Governance Matters: Legal and Operational Must-Haves in Tech Partnerships
A single overlooked clause in a tech partnership can unravel years of innovation, as seen in the high-profile fallout between Uber and Waymo over IP disputes. Strong governance isn’t optional-it’s the safeguard that turns potential pitfalls into profitable alliances. Explore vital legal foundations like contracts and compliance, operational frameworks for risk and performance, data security protocols, dispute resolution, and exit strategies to fortify your collaborations.
Legal Foundations
Establishing robust legal frameworks in technology partnerships, as delineated in the American Bar Association’s Model Joint Venture Agreement, can prevent 60% of disputes by clearly defining terms from the outset.

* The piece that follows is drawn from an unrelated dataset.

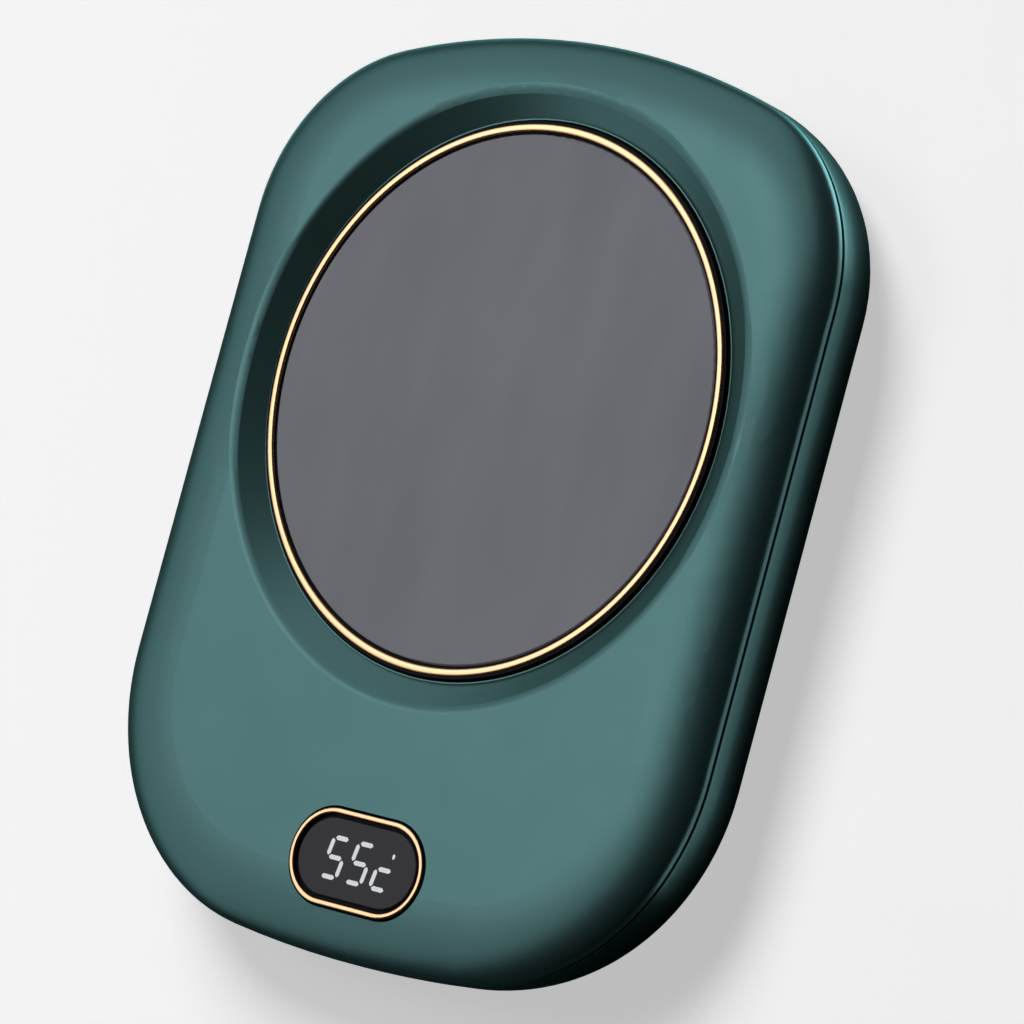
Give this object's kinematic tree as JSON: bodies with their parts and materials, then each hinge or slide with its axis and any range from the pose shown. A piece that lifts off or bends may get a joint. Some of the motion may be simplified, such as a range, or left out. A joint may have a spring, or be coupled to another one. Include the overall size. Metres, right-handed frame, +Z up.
{
  "type": "mug warmer",
  "caption": "Flat desk mug warmer with a sprung round glass heating plate in a shallow recess, gold trim rings and an obround display window that works as its push key.",
  "frame": {"origin": "on the table, under the middle of the casing", "axes": "+X to the right with the display in front, +Y to the rear, where the plate is, and +Z up"},
  "size_m": [0.118, 0.15, 0.0195],
  "materials": {
    "teal_shell": "satin metallic lacquer",
    "dark_glass": "satin ceramic-printed glass",
    "gold_trim": "polished",
    "black_plastic": "matt",
    "smoked_lens": "gloss",
    "digit_light": "diffuse",
    "silicone": "matt",
    "clear_silicone": "matt",
    "screw_steel": "black zinc",
    "spring_steel": "drawn wire",
    "sheet_steel": "zinc plated",
    "label_film": "satin",
    "spreader_aluminium": "milled",
    "polyimide": "film",
    "fibre_felt": "felt",
    "sensor_resin": "moulded",
    "fuse_ceramic": "matt",
    "circuit_board": "solder mask",
    "chip_resin": "moulded",
    "capacitor_can": "sleeved",
    "ferrite": "matt",
    "buzzer_case": "matt",
    "connector_nylon": "natural",
    "module_white": "matt",
    "switch_housing": "matt",
    "plunger_plastic": "matt",
    "socket_steel": "drawn",
    "socket_tongue": "matt",
    "heater_wire": "silicone sleeve",
    "sensor_wire": "pvc",
    "switch_wire": "pvc",
    "power_wire": "pvc"
  },
  "bodies": {
    "housing": {"top_cover": "teal_shell", "bottom_cover": "teal_shell", "feet": "silicone", "key_gasket": "clear_silicone", "case_screws": "screw_steel", "sensor_board_screws": "screw_steel", "control_board_screws": "screw_steel", "usb_board_screws": "screw_steel", "plate_springs": "spring_steel", "rating_plate": "label_film", "control_board": "circuit_board", "sensor_board": "circuit_board", "usb_board": "circuit_board", "board_chips": "chip_resin", "board_capacitors": "capacitor_can", "power_inductor": "ferrite", "buzzer": "buzzer_case", "wire_headers": "connector_nylon", "digit_module": "module_white", "plate_switch": "switch_housing", "key_switches": "switch_housing", "usb_socket_shell": "socket_steel", "usb_socket_tongue": "socket_tongue", "heater_leads": "heater_wire", "sensor_leads": "sensor_wire", "switch_leads": "switch_wire", "power_leads": "power_wire"},
    "plate": {"glass_plate": "dark_glass", "plate_trim_ring": "gold_trim", "plate_carrier": "black_plastic", "spill_seal": "silicone", "heat_spreader": "spreader_aluminium", "heater_foil": "polyimide", "insulation_pad": "fibre_felt", "heater_clamp_plate": "sheet_steel", "clamp_screws": "screw_steel", "temperature_sensor": "sensor_resin", "thermal_fuse": "fuse_ceramic", "plate_switch_plunger": "plunger_plastic"},
    "display_key": {"display_lens": "smoked_lens", "digit_windows": "digit_light", "key_trim_ring": "gold_trim", "key_frame": "black_plastic", "key_switch_plungers": "plunger_plastic"}
  },
  "joints": [
    {"name": "plate_press", "type": "slide", "parent": "housing", "child": "plate", "axis": [0, 0, -1], "range_m": [0, 0.001], "stiffness_N_per_m": 600, "springref_m": -0.0035, "deforming": ["plate_springs", "heater_leads", "sensor_leads"]},
    {"name": "key_press", "type": "slide", "parent": "housing", "child": "display_key", "axis": [0, 0, -1], "range_m": [0, 0.0005], "stiffness_N_per_m": 500, "springref_m": -0.001, "deforming": ["key_gasket"]}
  ]
}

Key Contracts and Agreements
Core contracts, including Non-Disclosure Agreements (NDAs) and Master Services Agreements (MSAs), serve as the foundational elements of tech transactions. According to PwC’s 2023 M&A report, 85% of such deals incorporate revenue-sharing clauses, with average splits ranging from 40% to 60%.
The principal types of agreements are as follows:
- Non-Disclosure Agreement (NDA): This instrument safeguards confidential information exchanged during preliminary discussions. Templates can be obtained from reputable providers such as LegalZoom at a cost of $0 to $99. Drafting recommendation: Clearly delineate the duration of confidentiality obligations, for example, extending two years beyond termination. Common pitfall: Ambiguous definitions may render clauses unenforceable under UCC Article 2 standards.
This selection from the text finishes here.